Tu es par ailleurs chargé de cours à l’Université Sorbonne Nouvelle – Paris III, où tu t’intéresses à la mutation des salles de cinéma « à l’épreuve du numérique ».
Que ce soit au Palace ou à l’université, c’est très important pour moi de rester en lien avec le public, et notamment les jeunes et les étudiants, parce que la façon de construire sa cinéphilie me semble aujourd’hui totalement différente d’il y a encore quelques années. Tout d’abord, elle n’est pas aussi cloisonnée qu’on pourrait le penser. Un cinéphile va aussi bien aller voir le dernier film estampillé Art et Essai qu’un blockbuster. Pour bien faire notre travail d’exploitants, il faut comprendre comment évolue le rapport au cinéma des plus jeunes. En début d’année scolaire, quand j’interroge mes étudiants sur leur lien à la salle de cinéma, j’entends des critiques qui ne font pas forcément plaisir, mais qu’il faut aussi, en tant qu’exploitant, que je puisse prendre en compte. Lorsqu’un d’eux me dit qu’il n’y va jamais parce que c’est trop cher, quand un autre me dit qu’il ne va que sur les plateformes, il faut essayer de comprendre, et cela passe par une remise en question de nos pratiques. Dans notre secteur d’activité, on a trop tendance à rejeter la faute sur les autres. C’est à nous aussi de nous poser les bonnes questions et de nous demander, dans les salles de cinéma, ce que peut attendre un adolescent ou un jeune adulte, ce que nous pouvons lui apporter de plus.

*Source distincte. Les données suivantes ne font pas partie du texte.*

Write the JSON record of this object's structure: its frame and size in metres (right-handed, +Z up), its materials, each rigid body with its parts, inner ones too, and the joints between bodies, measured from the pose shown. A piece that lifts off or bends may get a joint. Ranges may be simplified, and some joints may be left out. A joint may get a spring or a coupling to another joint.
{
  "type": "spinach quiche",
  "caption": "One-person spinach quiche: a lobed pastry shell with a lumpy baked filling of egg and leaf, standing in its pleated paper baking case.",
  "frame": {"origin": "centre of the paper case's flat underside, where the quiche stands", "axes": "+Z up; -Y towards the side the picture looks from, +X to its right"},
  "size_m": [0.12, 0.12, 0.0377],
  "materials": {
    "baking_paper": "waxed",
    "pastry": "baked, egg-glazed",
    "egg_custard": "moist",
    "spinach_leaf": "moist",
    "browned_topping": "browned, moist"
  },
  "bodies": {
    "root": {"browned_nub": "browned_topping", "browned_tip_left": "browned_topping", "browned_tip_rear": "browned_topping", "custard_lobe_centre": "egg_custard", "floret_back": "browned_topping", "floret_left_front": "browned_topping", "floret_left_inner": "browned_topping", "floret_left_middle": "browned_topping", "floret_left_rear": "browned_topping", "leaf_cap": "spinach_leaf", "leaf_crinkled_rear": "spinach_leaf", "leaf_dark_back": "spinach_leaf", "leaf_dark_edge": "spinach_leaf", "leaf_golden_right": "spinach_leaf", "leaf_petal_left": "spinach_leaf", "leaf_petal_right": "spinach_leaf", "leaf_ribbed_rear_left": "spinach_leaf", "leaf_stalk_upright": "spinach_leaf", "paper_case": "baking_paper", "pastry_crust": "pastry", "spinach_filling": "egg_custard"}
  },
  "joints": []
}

Au Palace, les films Art et Essai considérés comme plus « fragiles » bénéficient-ils du succès des films populaires non labellisés ?
On fait toujours en sorte d’essayer que les spectateurs occasionnels des films populaires se tournent vers du cinéma plus exigeant. Dans les faits, cette question de la fidélisation est complexe. À partir du moment où ces spectateurs seront plus réguliers, ils s’intéressent naturellement à des propositions plus confidentielles. Notre rôle est de les inciter à se porter vers ces films. Par ailleurs, mon travail est aussi de faire parler de ces films, de les mettre en avant, par exemple lors d’interviews que je donne aux médias locaux. Cela nous permet d’emblée de toucher un public plus large qui va prendre conscience que le Palace n’est pas un cinéma comme les autres.

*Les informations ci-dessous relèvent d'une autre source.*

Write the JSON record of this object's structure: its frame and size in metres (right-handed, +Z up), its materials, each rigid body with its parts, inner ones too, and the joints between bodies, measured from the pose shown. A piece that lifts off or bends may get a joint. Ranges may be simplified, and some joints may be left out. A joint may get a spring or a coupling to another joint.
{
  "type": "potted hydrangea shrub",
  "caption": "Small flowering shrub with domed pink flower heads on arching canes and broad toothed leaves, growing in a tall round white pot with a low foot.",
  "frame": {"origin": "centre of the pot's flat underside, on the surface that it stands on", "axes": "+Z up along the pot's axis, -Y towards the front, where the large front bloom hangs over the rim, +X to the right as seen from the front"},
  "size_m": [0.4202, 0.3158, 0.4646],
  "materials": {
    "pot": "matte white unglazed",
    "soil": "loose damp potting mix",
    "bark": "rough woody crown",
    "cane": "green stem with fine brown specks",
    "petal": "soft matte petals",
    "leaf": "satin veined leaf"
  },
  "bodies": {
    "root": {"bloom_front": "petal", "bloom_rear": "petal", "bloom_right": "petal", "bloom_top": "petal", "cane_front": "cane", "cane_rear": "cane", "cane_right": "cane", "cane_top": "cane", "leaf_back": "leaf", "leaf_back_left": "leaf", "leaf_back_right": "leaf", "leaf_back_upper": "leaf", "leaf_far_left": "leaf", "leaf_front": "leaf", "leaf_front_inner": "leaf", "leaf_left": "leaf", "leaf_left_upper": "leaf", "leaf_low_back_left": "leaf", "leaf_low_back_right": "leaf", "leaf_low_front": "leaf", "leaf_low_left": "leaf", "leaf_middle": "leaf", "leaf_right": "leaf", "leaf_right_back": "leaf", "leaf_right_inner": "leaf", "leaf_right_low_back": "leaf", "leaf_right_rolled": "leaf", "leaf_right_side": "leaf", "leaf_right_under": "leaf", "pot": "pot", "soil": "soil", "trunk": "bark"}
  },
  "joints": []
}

Cette coprésence de deux axes de programmations est-elle visible jusque dans la répartition des films dans les salles, en réservant les plus grandes pour les films grand public et les plus petites pour les films confidentiels ?
La facilité voudrait effectivement que les blockbusters aillent dans les grandes jauges et que les films Art et Essai se retrouvent systématiquement dans les plus petites. Parfois on n’a pas le choix, notamment en fin d’année ou lors des vacances scolaires. Lorsque nous pouvons nous le permettre, j’ai néanmoins envie de valoriser les films Art et Essai en les proposant dans des plus grandes salles, où le rapport à l’image est différent. Il peut y avoir une forme de frustration pour certains des spectateurs des films Art et Essai, qui sont aussi les plus réguliers, de se retrouver systématiquement dans des salles plus réduites. J’essaie d’équilibrer selon les caractéristiques de nos propositions : autant certaines d’entre elles, par leur format, leur photographie, s’accommodent très bien aux petites jauges, autant d’autres films d’auteurs méritent un grand écran. Je pense à The Fabelmans, qui ne peut absolument pas se retrouver dans une petite salle. C’est ma responsabilité de voir les films en amont, même si je ne suis pas programmateur, et d’avoir cette finesse d’approche pour que le film soit proposé dans la meilleure salle possible. Je n’ai par ailleurs aucun scrupule, de temps en temps, à positionner un blockbuster dans une plus petite salle si je pense qu’il ne va pas marcher.
Comment organises-tu l’exposition des films Art et Essai entre eux ? Est-ce qu’il t’arrive d’avoir le sentiment de sacrifier certaines propositions en raison d’un manque de place allouée à ces films ?
Comme l’Art et Essai est extrêmement varié aujourd’hui, il faut que l’on soit pertinents au sein même de cette catégorie de programmation, que l’on y entretienne de la diversité. On essaie de trouver la meilleure place possible pour les films. L’autre règle que nous nous sommes fixée est de ne jamais laisser tomber un film au bout d’une semaine, même s’il peine à trouver son public. Surtout s’il s’agit d’un coup de cœur : dans ces cas-là, on va vraiment l’accompagner, quitte à le programmer un faible nombre de séances la première semaine afin de créer un bouche-à-oreille. Suzume est un exemple typique d’un film que l’on a gardé de nombreuses semaines avec peu de séances, pour enregistrer au final autant d’entrées que si on l’avait sorti avec beaucoup plus de séances dès la première semaine.